Expenses of flood prevention may pay dividends

“I woke up…and muddy water was pouring in the front door,” CHS science teacher Mike Guardino recalls of the January 1995 flood in his Mission Fields neighborhood. “It ended up being about 18 inches deep.”

Guardino reports that he did not have flood insurance at the time, so he and his wife were forced to move out of the house for nearly 50 days. After several weeks of repair, they finally moved back into their home, which was again destroyed in a more severe flood in March of that year.

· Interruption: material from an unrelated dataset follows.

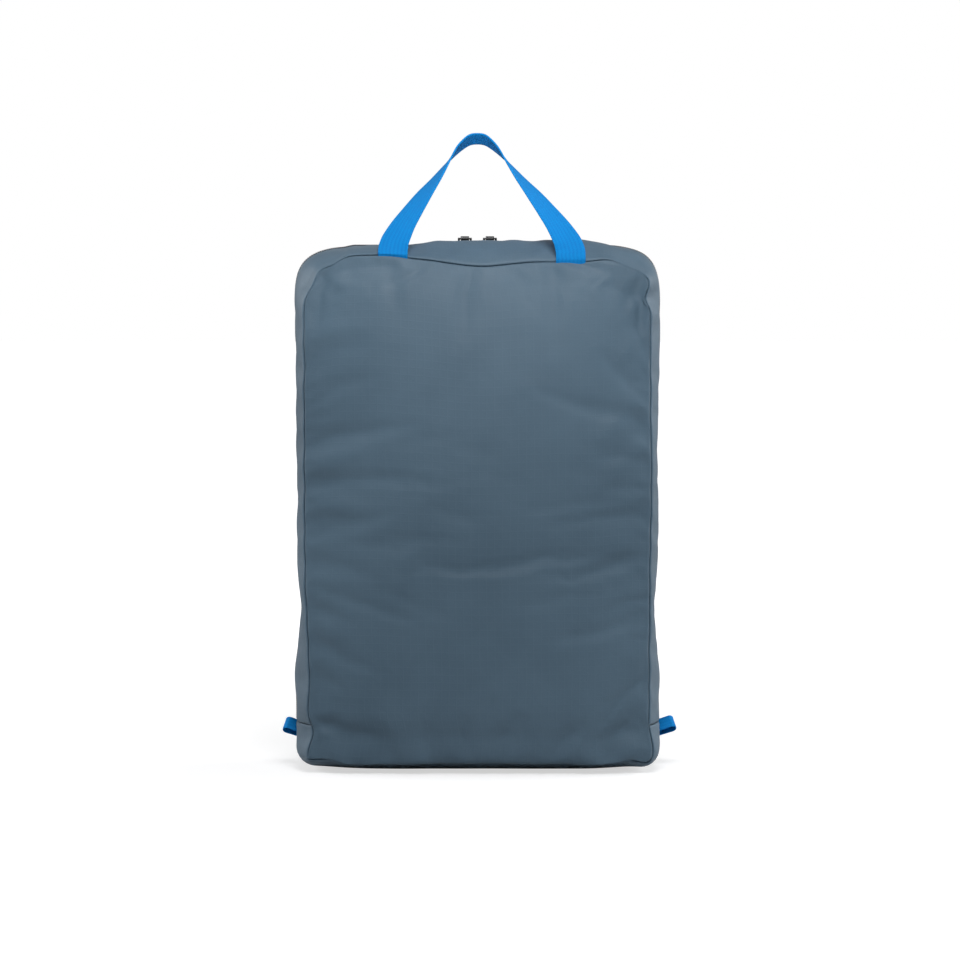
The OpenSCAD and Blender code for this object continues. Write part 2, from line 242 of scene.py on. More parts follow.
def enamel(name, base, bare):
    """Painted metal, rubbed brighter in places, with a fine orange-peel surface."""
    s = Shader(name)
    where = s.place()
    rub = s.ramp(s.noise(where, 420, 5, 0.6), 0.56, 0.74, 0, 0.5)
    colour = s.mix(rub, base, bare)
    normal = s.bump(s.noise(where, 1400, 3), 0.03 * MM, 0.4)
    return s.finish(colour, s.ramp(s.noise(where, 300, 3), 0.3, 0.7, 0.26, 0.42), normal,
                    Metallic=0.55, Coat_Weight=0.4, Coat_Roughness=0.2)


def moulded(name, base, light):
    """Nylon teeth: dark, smooth and slightly waxy."""
    s = Shader(name)
    where = s.place()
    colour = s.mix(s.ramp(s.noise(where, 700, 3), 0.35, 0.7), base, light)
    normal = s.bump(s.noise(where, 2600, 2), 0.02 * MM, 0.4)
    return s.finish(colour, s.ramp(s.noise(where, 160, 3), 0.3, 0.7, 0.3, 0.45), normal, Specular_IOR_Level=0.5)


def thread(name, base, light):
    """Twisted sewing thread."""
    s = Shader(name)
    where = s.place()
    colour = s.mix(s.ramp(s.noise(where, 1900, 3), 0.35, 0.7), base, light)
    return s.finish(colour, s.ramp(s.noise(where, 800, 2), 0.3, 0.7, 0.5, 0.7),
                    s.bump(s.noise(where, 3800, 2), 0.05 * MM, 0.6), Sheen_Weight=0.2)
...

As the teacher remarks, the sudden disasters caused residents who had not previously owned flood insurance to purchase it, as required by the Federal Emergency Management Agency. And, as law mandates, any residents living on floodplains must pay flood insurance if there exists a mortgage on their homes.

Clearly, Guardino was not the only person to experience the trauma of flooding in 1995. Carmel Valley resident Bruce Crane also witnessed firsthand the danger of flooding.

“[Thirty inches] of water rushed through my house,” Crane says. “The river dug up our street that year and put a 15-foot hole in our driveway.”

Crane explains that the flood insurance did not cover the entirety of the damage and that he was forced to secure a FEMA loan which took 10 years to pay off.

Tularcitos Elementary School principal and Mission Fields resident Ryan Peterson suggests that though flood insurance fees can be daunting, the insurance is worth the security it provides.

“While flood insurance is expensive…living in a flood area [that] requires the insurance was a choice I made, so I am okay with paying for it,” Peterson says. “There is…comfort in knowing that in years like this the flood insurance is there.”

Many local residents are taking several additional measures. Guardino, for instance, has stockpiled extra water and batteries.

Mission Fields resident and CHS English teacher Barbara Steinberg has installed a new rain gutter system and better drainage system, in addition to collecting sandbags to stack against the garage. Steinberg states that Mission Fields even has its own fill-up station to facilitate distribution of sandbags. Another sandbag fill-up location lies near the Mid-Valley Fire Station.

“Everyone on my cul de sac has sandbags,” Steinberg says. “Everyone seems to be not at a high level of concern, but some level of preparation.”

Mid-Valley resident Murray Vout has also taken plenty of precautions to reduce the risk of flooding, though it is quite less likely to occur in this slightly elevated area.

Vout recalls, however, an instance in 1995 in which runoff from Tierra Grande caused flash floods which extended beyond Carmel Valley Road to Dorris Drive. With the work that has been done throughout Carmel Valley to prevent flooding, Vout is doubtful of the chances of flooding, as are others. Nonetheless, he has installed Quick Dams designed to absorb water and blockade door thresholds.

Other residents take less precaution when dealing with potential flooding. CHS computer teacher Tom Clifford, a Mission Fields resident since 1998, has not yet experienced a flood, which he credits to the changes made to the levies after the 1995 floods.

Though he feels that flood insurance is a good thing, Clifford does little else to reduce the threat of floods.

“The pictures are on the top shelf,” Clifford jokes.

Evidently, though insurance rates may be costly and the probability of flooding may be low, it seems that most residents would rather play it safe than sorry.